--- WORK TO BE COMPLETED ---
Quote exactly and only this range of lines in the data below: the line that holds "hide_parts(node)" to the line that holds "INCISOR_VOXEL, TOOTH_VOXEL = 0.17, 0.22", both included.

--- SUPPLIED MATERIAL ---
begin
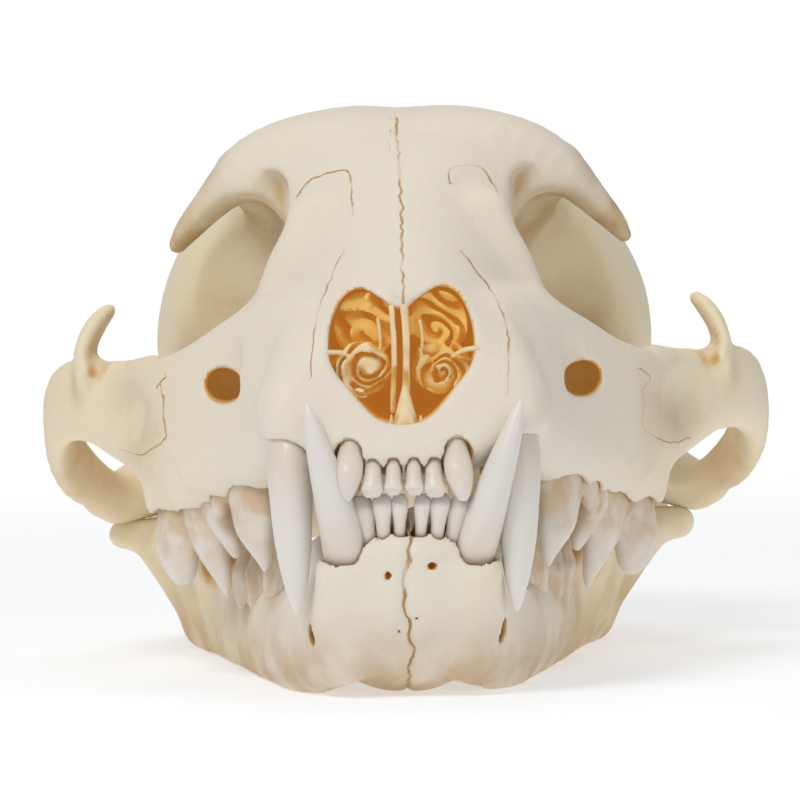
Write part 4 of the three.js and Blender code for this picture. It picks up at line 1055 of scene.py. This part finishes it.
def noise(tree, scale, detail, coords=None):
    node = tree.nodes.new("ShaderNodeTexNoise")
    set_inputs(node, {"Scale": scale, "Detail": detail})
    link(tree, coords or coordinates(tree), node.inputs["Vector"])
    return node.outputs["Fac"]


def coordinates(tree):
    node = tree.nodes.new("ShaderNodeTexCoord")
    return node.outputs["Object"]


def sweep(tree, value, low, high, to_low=0.0, to_high=1.0):
    node = tree.nodes.new("ShaderNodeMapRange")
    node.interpolation_type = "SMOOTHSTEP"
    set_inputs(node, {"From Min": low, "From Max": high, "To Min": to_low, "To Max": to_high})
    link(tree, value, node.inputs["Value"])
    return node.outputs["Result"]


def mix(tree, share, first, second):
    node = tree.nodes.new("ShaderNodeMix")
    node.data_type = "RGBA"
    for socket, value in [(node.inputs[0], share), (node.inputs[6], first), (node.inputs[7], second)]:
        if isinstance(value, (float, int, tuple)):
            socket.default_value = value
        else:
            link(tree, value, socket)
    return node.outputs[2]


def calc(tree, operation, *values):
    node = tree.nodes.new("ShaderNodeMath")
    node.operation = operation
    for socket, value in zip(node.inputs, values):
        if isinstance(value, (float, int)):
            socket.default_value = value
        else:
            link(tree, value, socket)
    return node.outputs[0]


def product(tree, a, b):
    return calc(tree, "MULTIPLY", a, b)


def start_material(name):
    material = bpy.data.materials.new(name)
    material.use_nodes = True
    return material, material.node_tree, material.node_tree.nodes["Principled BSDF"]


def roughen(tree, shader, height, strength, distance):
    """Let a height tilt the surface's light, as small bumps do."""
    bump = tree.nodes.new("ShaderNodeBump")
    set_inputs(bump, {"Strength": strength, "Distance": distance})
    link(tree, height, bump.inputs["Height"])
    link(tree, bump.outputs["Normal"], shader.inputs["Normal"])


def seam_line(tree):
    """A thin ragged line wherever the seam attribute passes through nought."""
    ragged = calc(tree, "MULTIPLY_ADD", noise(tree, 420, 2), 1.3, -0.65)
    off = calc(tree, "ABSOLUTE", calc(tree, "ADD", attribute(tree, "seam"), ragged))
    broken = sweep(tree, noise(tree, 160, 1), 0.38, 0.55, 0.25, 1.0)
    line = product(tree, sweep(tree, off, 0.07, 0.26, 1.0, 0.0), broken)
    return product(tree, line, attribute(tree, "seam_here"))


def bone_material():
    material, tree, shader = start_material("dry_bone")
    cloudy = noise(tree, 38, 3)
    back = product(tree, attribute(tree, "back"), sweep(tree, cloudy, 0.25, 0.6, 0.55, 1.0))
    colour = mix(tree, back, IVORY, CREAM)
    colour = mix(tree, sweep(tree, cloudy, 0.56, 0.78, 0.0, 0.35), colour, CREAM)
    # painted shade: the deeper in a hollow, the more tan
    hollow = attribute(tree, "hollow")
    colour = mix(tree, sweep(tree, hollow, 0.3, 0.85, 0.0, 0.95), colour, HOLLOW_SHADE_TAN)
    # stains and painted shade: spots in the orbits, under the brows and round the cheek teeth, and the lower
    # jaw darkening towards the bottom
    stain_and_shade = product(tree, attribute(tree, "stain_and_shade"), sweep(tree, noise(tree, 110, 3), 0.34, 0.62, 0.35, 1.0))
    colour = mix(tree, stain_and_shade, colour, STAIN_AND_SHADE)
    # painted shade: creases turn gold
    crease = attribute(tree, "crease")
    colour = mix(tree, sweep(tree, crease, 0.34, 0.8, 0.0, 0.95), colour, CREASE_SHADE_GOLD)
    # painted shade and glow: deep in the nose and at the back of the cheek canals the bone turns amber
    nose = attribute(tree, "nose")
    colour = mix(tree, nose, colour, DEEP_SHADE_AMBER)
    seam = seam_line(tree)
    colour = mix(tree, product(tree, seam, 0.9), colour, CRACK)
    link(tree, colour, shader.inputs["Base Color"])
    # painted glow: the inside of the nose and the deepest creases give off amber light
    glow = calc(tree, "MAXIMUM", nose, sweep(tree, crease, 0.4, 0.9, 0.0, 0.4))
    link(tree, mix(tree, glow, BLACK, NOSE_AND_CREASE_GLOW), shader.inputs["Emission Color"])
    link(tree, sweep(tree, cloudy, 0.3, 0.7, 0.5, 0.62), shader.inputs["Roughness"])
    set_inputs(shader, {
        "Emission Strength": 1.0, "Specular IOR Level": 0.32, "Subsurface Weight": 0.22,
        "Subsurface Radius": (0.0032, 0.0018, 0.0009), "Subsurface Scale": 1.0})
    height = calc(tree, "SUBTRACT", noise(tree, 620, 3), product(tree, seam, 1.6))
    roughen(tree, shader, height, 0.3, 0.0005)
    return material


BONE = bone_material()
for node, piece in pieces.items():
    piece.data.materials.append(BONE)
    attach(piece, "root")
    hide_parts(node)
scrolls.data.materials.append(BONE)
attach(scrolls, "root")


# %% [markdown]
# ## Teeth
# A tooth is modelled as by hand: a ring is drawn where it grows from the bone, and extruded and
# resized, ring by ring, to its tip. A tooth of several cusps is several such horns, melted together
# by a fine voxel remesh and smoothed.

# %% Extrude a cusp
RING_SIDES = 24
INCISOR_VOXEL, TOOTH_VOXEL = 0.17, 0.22


def horn(rings, turned):
    """Extrude rings (x, y, z, half width along the tooth, half width across it) into one cusp."""
    untwist = Matrix.Rotation(-turned, 3, "Z")
    rings = smooth_line(rings, 3)
    spots = [FRONT + untwist @ Vector(ring[:3]) * MM for ring in rings]
    bpy.ops.object.select_all(action="DESELECT")
    bpy.ops.mesh.primitive_circle_add(vertices=RING_SIDES, radius=MM, fill_type="NGON", location=spots[0])
    bpy.ops.object.transform_apply(location=True, rotation=True, scale=True)
    bpy.ops.object.mode_set(mode="EDIT")
    bpy.ops.mesh.select_all(action="SELECT")
    bpy.ops.transform.resize(value=(rings[0][3], rings[0][4], 1), center_override=spots[0])
    for ring, last, spot, before in zip(rings[1:], rings, spots[1:], spots):
        bpy.ops.mesh.extrude_region_move(TRANSFORM_OT_translate={"value": spot - before})
        bpy.ops.transform.resize(value=(ring[3] / last[3], ring[4] / last[4], 1), center_override=spot)
    bpy.ops.mesh.select_all(action="SELECT")
    bpy.ops.mesh.region_to_loop()
    bpy.ops.mesh.edge_face_add()
    bpy.ops.mesh.select_all(action="SELECT")
    bpy.ops.mesh.normals_make_consistent(inside=False)
    bpy.ops.object.mode_set(mode="OBJECT")
    return bpy.context.object


def tooth(name, side, cusps):
    """One tooth of several cusps, modelled with its row along x and then turned into place."""
    turned = math.atan2(side[1], side[0])
    horns = [horn(rings, turned) for rings in cusps]
    bpy.ops.object.select_all(action="DESELECT")
    for part in horns:
        part.select_set(True)
    bpy.context.view_layer.objects.active = horns[0]
    if len(horns) > 1:
        bpy.ops.object.join()
    piece = bpy.context.object
    piece.name = name
    melt = piece.modifiers.new("melt", "REMESH")
    melt.mode = "VOXEL"
    melt.voxel_size = (INCISOR_VOXEL if "incisor" in name else TOOTH_VOXEL) * MM
    soften = piece.modifiers.new("soften", "SMOOTH")
    soften.factor = 0.5
    soften.iterations = 4 if side == SIDE_X else 9
    finish_mesh(piece)
    about_front = Matrix.Rotation(turned, 4, "Z")
    piece.data.transform(Matrix.Translation(FRONT) @ about_front @ Matrix.Translation(-FRONT))
    return piece


upper_teeth = [tooth(name, *plan) for name, plan in UPPER_TEETH.items()]
lower_teeth = [tooth(name, *plan) for name, plan in LOWER_TEETH.items()]
print("teeth modelled", len(upper_teeth) + len(lower_teeth))

# %% [markdown]
# Left and right teeth are copies, each nudged a little, because no two are quite alike. The lower ones
# follow the jaw's slight skew.

# %% Set the teeth in both sides
NUDGE_SEED = 7
UPPER_GUM, LOWER_GUM = 33, 20
CHEEK_TEETH_FROM = 18
# tartar and painted shade on the cheek teeth
CHEEK_TARTAR_AND_SHADE = 0.75
nudge = random.Random(NUDGE_SEED)


def copy_tooth(piece, side, follow_jaw):
    """A tooth set in one side, which knows how far each point of it is from the gum."""
    twin = piece.copy()
    twin.data = piece.data.copy()
    bpy.context.scene.collection.objects.link(twin)
    twin.name = f"{piece.name}_{'left' if side > 0 else 'right'}"
    mesh = twin.data
    p = skull_points(mesh)
    p += [nudge.uniform(-0.08, 0.08), nudge.uniform(-0.1, 0.1), nudge.uniform(-0.12, 0.12)]
    p[:, 0] *= side
    if follow_jaw:
        p[:, 0] += lean_at(p[:, 1], p[:, 2])
    mesh.vertices.foreach_set("co", ((p - [0, SKULL_LENGTH / 2, 0]) * MM).astype(np.float32).ravel())
    if side < 0:
        mesh.flip_normals()
    if follow_jaw:
        away = p[:, 2] - LOWER_GUM
    else:
        away = UPPER_GUM - 0.22 * np.clip(p[:, 1] - 8, 0, 60) - p[:, 2]
    store(twin, "crown", smoothstep(-1.5, 9, away))
    # tartar and painted shade: the cheek teeth turn brown, most near the gum
    cheek = CHEEK_TARTAR_AND_SHADE if p[:, 1].mean() > CHEEK_TEETH_FROM else 0.0
    store(twin, "tartar_and_shade", cheek * (1 - 0.75 * smoothstep(1, 11, away)))
    mesh.update()
    return twin


all_teeth = []
for side in (1, -1):
    all_teeth += [copy_tooth(piece, side, False) for piece in upper_teeth]
    all_teeth += [copy_tooth(piece, side, True) for piece in lower_teeth]
for piece in upper_teeth + lower_teeth:
    bpy.data.objects.remove(piece)
print("teeth", len(all_teeth))

# %% [markdown]
# Enamel is smoother and whiter than bone, creamy at the root, with brown tartar and painted shade on the
# cheek teeth, deepest near the gum.

# %% Enamel material
ENAMEL = (0.77, 0.735, 0.69, 1)
ENAMEL_ROOT = (0.76, 0.68, 0.59, 1)
# tartar and painted shade on the cheek teeth
TARTAR_AND_SHADE = (0.60, 0.40, 0.19, 1)


def enamel_material():
    material, tree, shader = start_material("dry_enamel")
    cloudy = noise(tree, 140, 2)
    crown = attribute(tree, "crown")
    colour = mix(tree, crown, ENAMEL_ROOT, ENAMEL)
    colour = mix(tree, sweep(tree, cloudy, 0.55, 0.8, 0.0, 0.3), colour, ENAMEL_ROOT)
    # tartar and painted shade: brown on the cheek teeth, strongest near the gum
    tartar_and_shade = product(tree, attribute(tree, "tartar_and_shade"), sweep(tree, noise(tree, 260, 3), 0.35, 0.6, 0.2, 1.0))
    colour = mix(tree, tartar_and_shade, colour, TARTAR_AND_SHADE)
    link(tree, colour, shader.inputs["Base Color"])
    set_inputs(shader, {
        "Roughness": 0.34, "Specular IOR Level": 0.45, "Subsurface Weight": 0.3,
        "Subsurface Radius": (0.0022, 0.0016, 0.0012), "Subsurface Scale": 1.0})
    stretched = tree.nodes.new("ShaderNodeMapping")
    set_inputs(stretched, {"Scale": (1, 1, 0.16)})
    link(tree, coordinates(tree), stretched.inputs["Vector"])
    roughen(tree, shader, noise(tree, 1300, 2, stretched.outputs["Vector"]), 0.12, 0.0003)
    return material


ENAMEL_FINISH = enamel_material()
for piece in all_teeth:
    piece.data.materials.clear()
    piece.data.materials.append(ENAMEL_FINISH)
    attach(piece, "root")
end
--- OUTPUT OF THE EXERCISE ---
    hide_parts(node)
scrolls.data.materials.append(BONE)
attach(scrolls, "root")


# %% [markdown]
# ## Teeth
# A tooth is modelled as by hand: a ring is drawn where it grows from the bone, and extruded and
# resized, ring by ring, to its tip. A tooth of several cusps is several such horns, melted together
# by a fine voxel remesh and smoothed.

# %% Extrude a cusp
RING_SIDES = 24
INCISOR_VOXEL, TOOTH_VOXEL = 0.17, 0.22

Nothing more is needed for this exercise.